┌────────

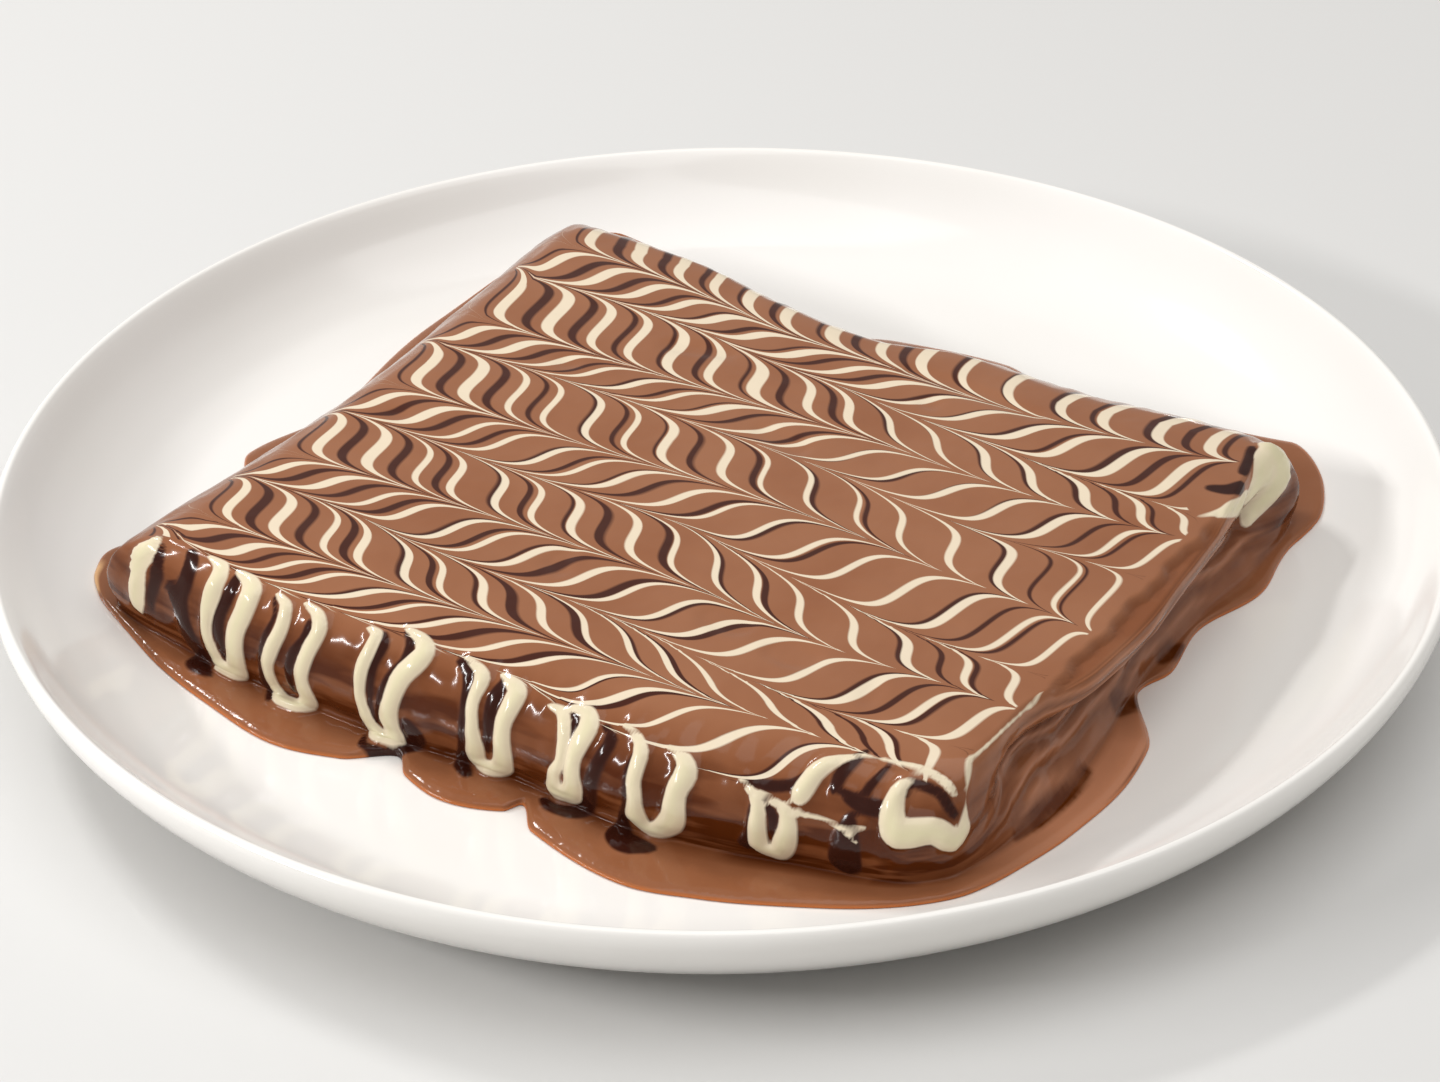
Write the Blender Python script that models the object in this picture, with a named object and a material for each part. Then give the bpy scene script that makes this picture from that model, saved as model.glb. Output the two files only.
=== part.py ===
"""A folded crepe under a chocolate coat, served on a round coupe plate.

Sizes are in millimetres, and MM turns them into Blender's metres. The origin is
on the table under the plate's centre. The crepe's length runs along X, its front
long side faces -Y, and +Z is up.
"""
import math

import bmesh
import bpy
import numpy as np

MM = 0.001

# Driving sizes of the plate
PLATE_RADIUS = 135.8
PLATE_HEIGHT = 24.8
WELL_Z = 7.0
FOOT_RADIUS = 82.0
WALL_TOP, WALL_LEAN = 22.5, 14.0
PLATE_STEPS = 72

# Driving sizes of the folded crepe and its coat
TOP_Z = 30.0
COAT = 1.8
GAP = 0.3
CREPE_GAP = 0.9
CREPE_BASE_SHARE = 0.4
POOL_DEPTH = 1.5
EDGE_DROP = 0.5
SIDE_BULGE = 1.6
CORNER_CUT, CORNER_SHARPNESS = 0.035, 14
CORNER_TURN = 0.08
GRID_ALONG, GRID_ACROSS = 30, 22

# Size of a white chocolate drip: half its width, and how far it stands out
DRIP_HALF_WIDTH = 2.1
DRIP_RELIEF = 1.3
DRIP_SIDES, DRIP_STATIONS = 8, 7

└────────

Task requirements> Print out the whole listing exactly as it appears.

Response>
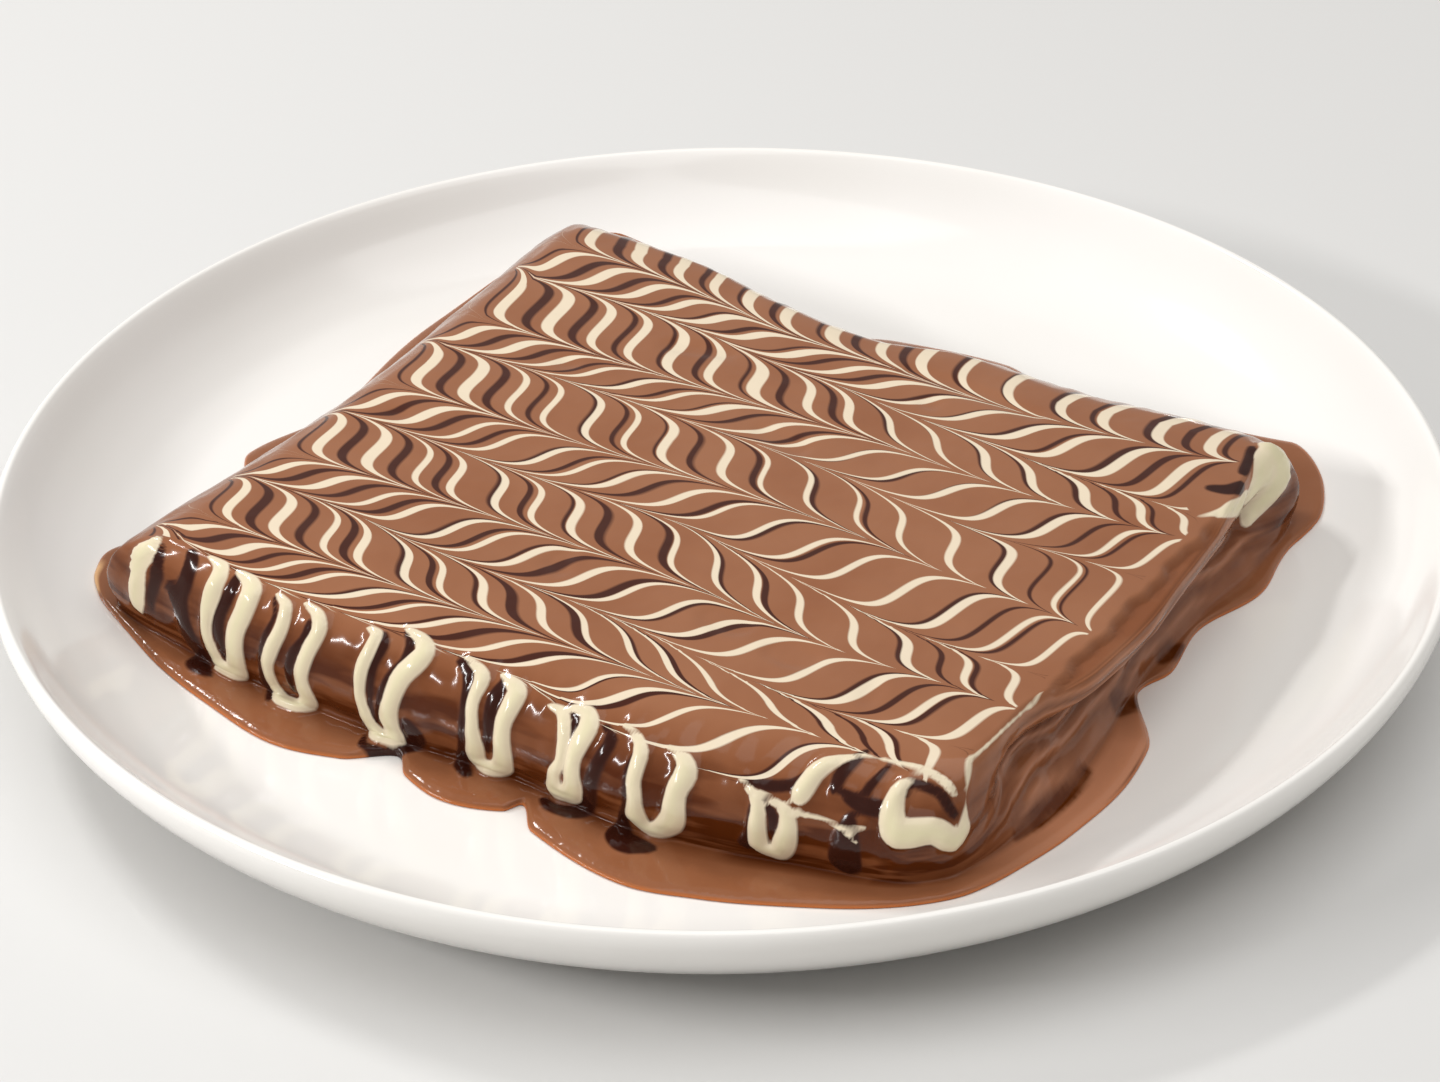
Write the Blender Python script that models the object in this picture, with a named object and a material for each part. Then give the bpy scene script that makes this picture from that model, saved as model.glb. Output the two files only.
=== part.py ===
"""A folded crepe under a chocolate coat, served on a round coupe plate.

Sizes are in millimetres, and MM turns them into Blender's metres. The origin is
on the table under the plate's centre. The crepe's length runs along X, its front
long side faces -Y, and +Z is up.
"""
import math

import bmesh
import bpy
import numpy as np

MM = 0.001

# Driving sizes of the plate
PLATE_RADIUS = 135.8
PLATE_HEIGHT = 24.8
WELL_Z = 7.0
FOOT_RADIUS = 82.0
WALL_TOP, WALL_LEAN = 22.5, 14.0
PLATE_STEPS = 72

# Driving sizes of the folded crepe and its coat
TOP_Z = 30.0
COAT = 1.8
GAP = 0.3
CREPE_GAP = 0.9
CREPE_BASE_SHARE = 0.4
POOL_DEPTH = 1.5
EDGE_DROP = 0.5
SIDE_BULGE = 1.6
CORNER_CUT, CORNER_SHARPNESS = 0.035, 14
CORNER_TURN = 0.08
GRID_ALONG, GRID_ACROSS = 30, 22

# Size of a white chocolate drip: half its width, and how far it stands out
DRIP_HALF_WIDTH = 2.1
DRIP_RELIEF = 1.3
DRIP_SIDES, DRIP_STATIONS = 8, 7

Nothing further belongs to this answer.